The principles that transfer cleanly are structural. Short-form content. Visual hierarchy built around engagement. Personalization driven by data. Iterative improvement based on behavioral analytics.
The cultural dimension of this shift, as argued in a case for creativity in corporate learning, emphasizes that creativity and playfulness in training design are actively undervalued in most corporate L&D functions. The training portals that take this seriously produce measurable lifts in voluntary engagement and self-directed learning, which are the two signals most strongly correlated with actual skill development.
What does not transfer is the content itself. A training portal is not competing for attention with Netflix. It is competing for the scarce attention employees have left after their primary work is done, and that competition is won on respect for their time, clarity of purpose, and quality of content. The streaming aesthetic is useful only in service of that outcome.

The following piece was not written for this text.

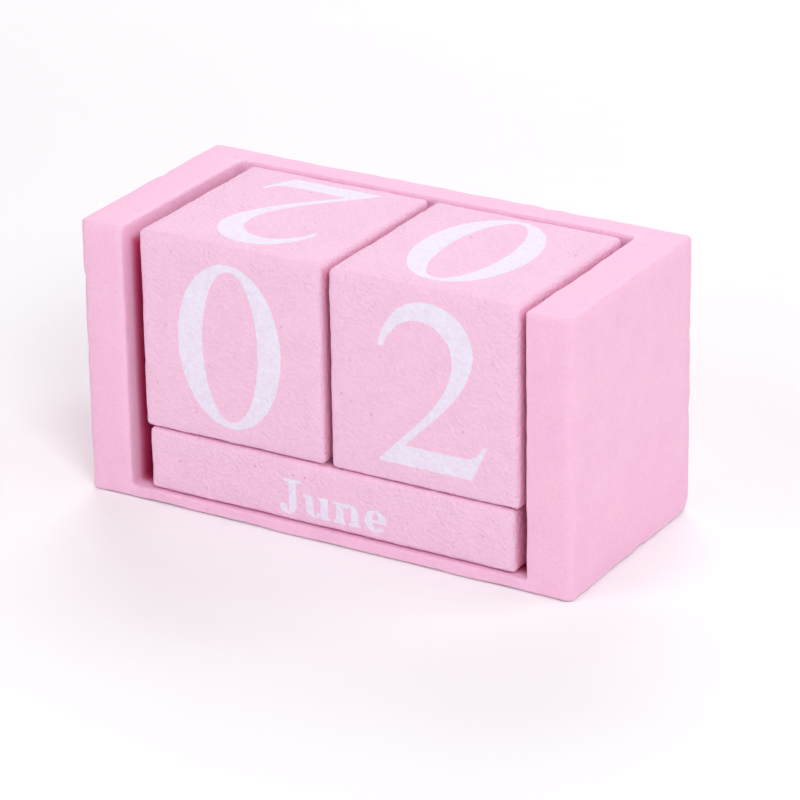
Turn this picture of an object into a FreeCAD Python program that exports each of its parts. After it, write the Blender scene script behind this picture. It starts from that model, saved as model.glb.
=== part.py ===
import FreeCAD, Part
import Sketcher
import os

# A painted wooden desk calendar: two number cubes standing on three month
# bars in an open-fronted, open-topped tray.  Millimetres.  +X runs to the
# viewer's right, +Y to the back and +Z up.  The origin is the middle of the
# tray's underside.

doc = FreeCAD.newDocument("BlockCalendar")

# ---------------------------------------------------------------- sizes
SIZES = {
    # tray
    "overall_width": "95",
    "overall_height": "50",
    "side_thickness": "8.9",
    "back_thickness": "5.6",
    "base_thickness": "2.4",
    "tray_edge_radius": "1",
    # room left around the cubes
    "left_gap": "2.7",
    "middle_gap": "1.2",
    "right_gap": "1.3",
    "front_setback": "0.7",
    "rear_gap": "0.7",
    # month bars
    "bar_section": "11.5",
    "bar_left_gap": "3.4",
    "bar_right_gap": "2.1",
    "bar_gap": "0.3",
    "bar_edge_radius": "0.9",
    # cubes
    "cube_edge_radius": "1.2",
    # thin air film under everything that is only laid in place
    "rest_clearance": "0.05",
    # headless steel pins from the sides into the ends of the back board
    "pin_diameter": "1.2",
    "pin_depth_in_back": "12",
    "pin_point_length": "1.5",
    "pin_filler_depth": "1.5",
    "pin_margin": "12",
}

sizes = doc.addObject("Spreadsheet::Sheet", "Sizes")
for row, (alias, value) in enumerate(SIZES.items(), start=1):
    sizes.set(f"A{row}", alias)
    sizes.set(f"B{row}", value)
    sizes.setAlias(f"B{row}", alias)
doc.recompute()

# ---------------------------------------------------------------- derived sizes
# The cubes share what the sides and the three gaps leave of the width.
cavity_width = "(Sizes.overall_width - 2 * Sizes.side_thickness)"
cube_size = f"(({cavity_width} - Sizes.left_gap - Sizes.middle_gap - Sizes.right_gap) / 2)"
bar_length = f"({cavity_width} - Sizes.bar_left_gap - Sizes.bar_right_gap)"
bar_names = ("front_month_bar", "middle_month_bar", "rear_month_bar")
bar_row_depth = f"({len(bar_names)} * Sizes.bar_section + {len(bar_names) - 1} * Sizes.bar_gap)"
cavity_depth = f"(Sizes.front_setback + max({cube_size}; {bar_row_depth}) + Sizes.rear_gap)"
overall_depth = f"({cavity_depth} + Sizes.back_thickness)"

# places of the tray's faces
left_face = "(-Sizes.overall_width / 2)"
left_wall = f"({left_face} + Sizes.side_thickness)"
right_wall = "(Sizes.overall_width / 2 - Sizes.side_thickness)"
front_face = f"(-{overall_depth} / 2)"
back_wall = f"({front_face} + {cavity_depth})"
bar_underside = "(Sizes.base_thickness + Sizes.rest_clearance)"
cube_underside = f"({bar_underside} + Sizes.bar_section + Sizes.rest_clearance)"

# pins: from under the filler in a side to their full depth in the back board
pin_depth_in_side = "(Sizes.side_thickness - Sizes.pin_filler_depth)"
pin_length = f"({pin_depth_in_side} + Sizes.pin_depth_in_back)"
pin_spacing = "(Sizes.overall_height - 2 * Sizes.pin_margin)"
pin_setback = "(Sizes.back_thickness / 2)"


# ---------------------------------------------------------------- shared steps
def origin_plane(body, role):
    """The body's own XY_Plane, XZ_Plane or YZ_Plane."""
    for feature in body.Origin.OriginFeatures:
        if feature.Role == role:
            return feature
    raise RuntimeError(f"no {role} in {body.Label}")


def new_body(label, place):
    """A body whose Placement is bound to three expressions."""
    body = doc.addObject("PartDesign::Body", label)
    body.Label = label
    for axis, expression in zip("xyz", place):
        body.setExpression(f"Placement.Base.{axis}", expression)
    return body


def new_sketch(body, name, role):
    sketch = body.newObject("Sketcher::SketchObject", name)
    sketch.AttachmentSupport = (origin_plane(body, role), [""])
    sketch.MapMode = "FlatFace"
    return sketch


def bind(sketch, constraint, expression):
    """Add a dimension to a sketch and tie it to an expression."""
    index = sketch.addConstraint(constraint)
    sketch.setExpression(f"Constraints[{index}]", expression)


def sawn_block(body, length, depth, height):
    """A block sawn square, with its lower front left corner at the body's origin."""
    sketch = new_sketch(body, f"{body.Label}_outline", "XY_Plane")
    corners = [FreeCAD.Vector(x, y, 0) for x, y in ((0, 0), (10, 0), (10, 5), (0, 5))]
    for index in range(4):
        sketch.addGeometry(Part.LineSegment(corners[index], corners[(index + 1) % 4]), False)
    for index in range(4):
        sketch.addConstraint(Sketcher.Constraint("Coincident", index, 2, (index + 1) % 4, 1))
    for direction, line in (("Horizontal", 0), ("Vertical", 1), ("Horizontal", 2), ("Vertical", 3)):
        sketch.addConstraint(Sketcher.Constraint(direction, line))
    sketch.addConstraint(Sketcher.Constraint("Coincident", 0, 1, -1, 1))
    bind(sketch, Sketcher.Constraint("DistanceX", 0, 1, 0, 2, 10.0), length)
    bind(sketch, Sketcher.Constraint("DistanceY", 1, 1, 1, 2, 5.0), depth)
    pad = body.newObject("PartDesign::Pad", f"{body.Label}_block")
    pad.Profile = sketch
    pad.setExpression("Length", height)
    sketch.Visibility = False
    doc.recompute()
    return pad


def round_edges(body, feature, radius, wanted):
    """Round the edges whose middle, as shares of the block's box, passes the test."""
    box = feature.Shape.BoundBox
    names = []
    for index, edge in enumerate(feature.Shape.Edges, start=1):
        middle = edge.CenterOfMass
        shares = ((middle.x - box.XMin) / box.XLength,
                  (middle.y - box.YMin) / box.YLength,
                  (middle.z - box.ZMin) / box.ZLength)
        if wanted(*[round(share, 3) for share in shares]):
            names.append(f"Edge{index}")
    fillet = body.newObject("PartDesign::Fillet", f"{body.Label}_rounding")
    fillet.Base = (feature, names)
    fillet.setExpression("Radius", radius)
    doc.recompute()
    return fillet


def pin_holes(body, name, face_x, depth, towards_right):
    """Two blind holes, one above the other, drilled from the plane x = face_x."""
    sketch = new_sketch(body, name, "YZ_Plane")
    sketch.setExpression("AttachmentOffset.Base.z", face_x)
    for height in ("Sizes.pin_margin", f"Sizes.pin_margin + {pin_spacing}"):
        line = sketch.GeometryCount
        circle = Part.Circle(FreeCAD.Vector(2, 10 + line, 0), FreeCAD.Vector(0, 0, 1), 0.5)
        sketch.addGeometry(circle, False)
        bind(sketch, Sketcher.Constraint("Diameter", line, 1.0), "Sizes.pin_diameter")
        bind(sketch, Sketcher.Constraint("DistanceX", -1, 1, line, 3, 2.0), pin_line(body))
        bind(sketch, Sketcher.Constraint("DistanceY", -1, 1, line, 3, 10.0), height)
    volume = body.Tip.Shape.Volume
    pocket = body.newObject("PartDesign::Pocket", f"{name}_drilling")
    pocket.Profile = sketch
    pocket.setExpression("Length", depth)
    pocket.Reversed = towards_right
    sketch.Visibility = False
    doc.recompute()
    if pocket.Shape.Volume > volume - 1:
        raise RuntimeError(f"{name} cut nothing")
    return pocket


def pin_line(body):
    """How far behind the body's front face the pins run."""
    if body.Label == "back_board":
        return pin_setback
    return f"{cavity_depth} + {pin_setback}"


# ---------------------------------------------------------------- base board
# A thin board between the sides, in front of the back board.  Its front
# edges are the only ones that don't meet another board.
base = new_body("base_board", (left_wall, front_face, "0"))
base_block = sawn_block(base, cavity_width, cavity_depth, "Sizes.base_thickness")
round_edges(base, base_block, "Sizes.tray_edge_radius", lambda x, y, z: x == 0.5 and y == 0)


# ---------------------------------------------------------------- back board
# Stands between the sides at full height, pinned through both of them.
back = new_body("back_board", (left_wall, back_wall, "0"))
back_block = sawn_block(back, cavity_width, "Sizes.back_thickness", "Sizes.overall_height")
round_edges(back, back_block, "Sizes.tray_edge_radius",
            lambda x, y, z: x == 0.5 and not (y == 0 and z == 0))
pin_holes(back, "back_left_holes", "0", "Sizes.pin_depth_in_back", True)
pin_holes(back, "back_right_holes", cavity_width, "Sizes.pin_depth_in_back", False)


# ---------------------------------------------------------------- sides
# Thick boards over the whole depth and height.  The inner face meets the
# base and the back board, so its edges stay square.
left_side = new_body("left_side", (left_face, front_face, "0"))
left_block = sawn_block(left_side, "Sizes.side_thickness", overall_depth, "Sizes.overall_height")
round_edges(left_side, left_block, "Sizes.tray_edge_radius", lambda x, y, z: x < 1)
pin_holes(left_side, "left_holes", "Sizes.side_thickness", pin_depth_in_side, False)

right_side = new_body("right_side", (right_wall, front_face, "0"))
right_block = sawn_block(right_side, "Sizes.side_thickness", overall_depth, "Sizes.overall_height")
round_edges(right_side, right_block, "Sizes.tray_edge_radius", lambda x, y, z: x > 0)
pin_holes(right_side, "right_holes", "0", pin_depth_in_side, True)


# ---------------------------------------------------------------- pins
# Two headless pins in each side, one above the other, driven below the
# surface and covered with filler.  Each pin is a shank with a cone point
# that ends in the back board.
def pin_pair(label, start_x, towards_right):
    body = new_body(label, (start_x, f"{back_wall} + {pin_setback}", "Sizes.pin_margin"))
    body.AllowCompound = True
    sketch = new_sketch(body, f"{label}_profile", "XZ_Plane")
    way = 1 if towards_right else -1
    outline = [(0, 0), (way * 20, 0), (way * 18, 0.5), (0, 0.5)]
    points = [FreeCAD.Vector(x, y, 0) for x, y in outline]
    for index in range(4):
        sketch.addGeometry(Part.LineSegment(points[index], points[(index + 1) % 4]), False)
    for index in range(4):
        sketch.addConstraint(Sketcher.Constraint("Coincident", index, 2, (index + 1) % 4, 1))
    sketch.addConstraint(Sketcher.Constraint("Coincident", 0, 1, -1, 1))
    sketch.addConstraint(Sketcher.Constraint("Horizontal", 0))
    sketch.addConstraint(Sketcher.Constraint("Horizontal", 2))
    sketch.addConstraint(Sketcher.Constraint("Vertical", 3))
    shank = f"{pin_length} - Sizes.pin_point_length"
    ends = (1, 2) if towards_right else (2, 1)
    bind(sketch, Sketcher.Constraint("DistanceX", 0, ends[0], 0, ends[1], 20.0), pin_length)
    bind(sketch, Sketcher.Constraint("DistanceX", 2, ends[1], 2, ends[0], 18.0), shank)
    bind(sketch, Sketcher.Constraint("DistanceY", 3, 2, 3, 1, 0.5), "Sizes.pin_diameter / 2")
    pin = body.newObject("PartDesign::Revolution", f"{label}_pin")
    pin.Profile = sketch
    pin.ReferenceAxis = (sketch, ["H_Axis"])
    pin.Angle = 360
    sketch.Visibility = False
    doc.recompute()
    pair = body.newObject("PartDesign::LinearPattern", f"{label}_pair")
    pair.Originals = [pin]
    pair.Direction = (sketch, ["V_Axis"])
    pair.setExpression("Length", pin_spacing)
    pair.Occurrences = 2
    body.Tip = pair
    doc.recompute()
    return body


left_pins = pin_pair("left_side_pins", f"{left_face} + Sizes.pin_filler_depth", True)
right_pins = pin_pair("right_side_pins", "Sizes.overall_width / 2 - Sizes.pin_filler_depth", False)


# ---------------------------------------------------------------- month bars
# Three square bars, four months each, laid one behind the other on the base.
bar_front = f"{front_face} + Sizes.front_setback"
bars = []
for place, name in enumerate(bar_names):
    bar_y = f"{bar_front} + {place} * (Sizes.bar_section + Sizes.bar_gap)"
    bar = new_body(name, (f"{left_wall} + Sizes.bar_left_gap", bar_y, bar_underside))
    bar_block = sawn_block(bar, bar_length, "Sizes.bar_section", "Sizes.bar_section")
    round_edges(bar, bar_block, "Sizes.bar_edge_radius", lambda x, y, z: True)
    bars.append(bar)


# ---------------------------------------------------------------- number cubes
# Two cubes side by side on the bars, level with the bars' front faces.
left_cube_x = f"{left_wall} + Sizes.left_gap"
right_cube_x = f"{left_cube_x} + {cube_size} + Sizes.middle_gap"
cubes = []
for name, cube_x in (("left_number_cube", left_cube_x), ("right_number_cube", right_cube_x)):
    cube = new_body(name, (cube_x, bar_front, cube_underside))
    cube_block = sawn_block(cube, cube_size, cube_size, cube_size)
    round_edges(cube, cube_block, "Sizes.cube_edge_radius", lambda x, y, z: True)
    cubes.append(cube)


# ---------------------------------------------------------------- check and export
pieces = [base, back, left_side, right_side, left_pins, right_pins] + bars + cubes
doc.recompute()
for item in doc.Objects:
    if "Invalid" in item.State or "Error" in item.State:
        raise RuntimeError(f"{item.Label} did not build: {item.State}")
for piece in pieces:
    shape = piece.Shape
    if shape.isNull() or not shape.isValid() or not shape.Solids:
        raise RuntimeError(f"{piece.Label} has no valid solid")

os.makedirs("parts", exist_ok=True)
for piece in pieces:
    piece.Shape.exportStep(f"parts/{piece.Label}.step")
    box = piece.Shape.BoundBox
    print(f"{piece.Label:18s} solids {len(piece.Shape.Solids)}"
          f"  x {box.XMin:7.2f} {box.XMax:7.2f}  y {box.YMin:7.2f} {box.YMax:7.2f}"
          f"  z {box.ZMin:6.2f} {box.ZMax:6.2f}  volume {piece.Shape.Volume:9.1f}")
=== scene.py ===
import bpy
import math
from mathutils import Matrix, Vector, noise


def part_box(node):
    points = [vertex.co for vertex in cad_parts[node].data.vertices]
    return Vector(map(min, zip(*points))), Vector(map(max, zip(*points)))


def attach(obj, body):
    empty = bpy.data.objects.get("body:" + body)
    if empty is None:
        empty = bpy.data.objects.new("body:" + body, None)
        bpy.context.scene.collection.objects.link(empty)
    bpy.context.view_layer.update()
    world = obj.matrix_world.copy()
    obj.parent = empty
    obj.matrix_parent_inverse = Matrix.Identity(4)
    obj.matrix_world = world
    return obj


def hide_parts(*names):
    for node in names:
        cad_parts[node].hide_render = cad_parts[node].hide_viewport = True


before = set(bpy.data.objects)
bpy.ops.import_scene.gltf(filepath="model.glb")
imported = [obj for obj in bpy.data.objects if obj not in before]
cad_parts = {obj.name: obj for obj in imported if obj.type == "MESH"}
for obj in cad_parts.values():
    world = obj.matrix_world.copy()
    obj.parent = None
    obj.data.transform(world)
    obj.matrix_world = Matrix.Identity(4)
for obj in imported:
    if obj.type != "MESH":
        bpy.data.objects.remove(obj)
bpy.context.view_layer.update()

mm = 0.001

# ---------------------------------------------------------------- camera
# A long lens looks at the calendar from the right and a little above, and
# leans by about a degree.
camera_azimuth = math.radians(31)
camera_elevation = math.radians(23.4)
camera_roll = math.radians(-0.9)
camera_distance = 698 * mm
camera_aim = Vector((3.15, -0.97, 19.35)) * mm
camera_lens = 185
camera_sensor = 36
camera_near_limit = 10 * mm


def direction(azimuth, elevation):
    """The direction towards an azimuth, 0 being the front, and an elevation."""
    level = math.cos(elevation)
    return Vector((math.sin(azimuth) * level, -math.cos(azimuth) * level, math.sin(elevation)))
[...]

For organizations evaluating this as a broader operational question, a structured marketing and digital strategy consultation often surfaces the same pattern: the platforms that underperform are almost always the ones treated as projects rather than products, with no owner accountable for ongoing iteration.
Where Portals Earn Their Audience
The training portals that will outperform their peers over the next five years share a consistent profile: built as products rather than projects, prioritizing content quality over content volume, personalizing with actual data rather than cosmetic tagging, and treating analytics as a continuous feedback loop rather than a reporting function.
Organizations that adopt this posture will produce measurably better outcomes across onboarding, compliance, and professional development.
The technical tools to build a training portal like this are no longer a barrier. The design discipline, the content investment, and the organizational willingness to treat learning as a product are what separate the portals that learners complete from the ones they endure. That shift is available to any organization serious enough to make it.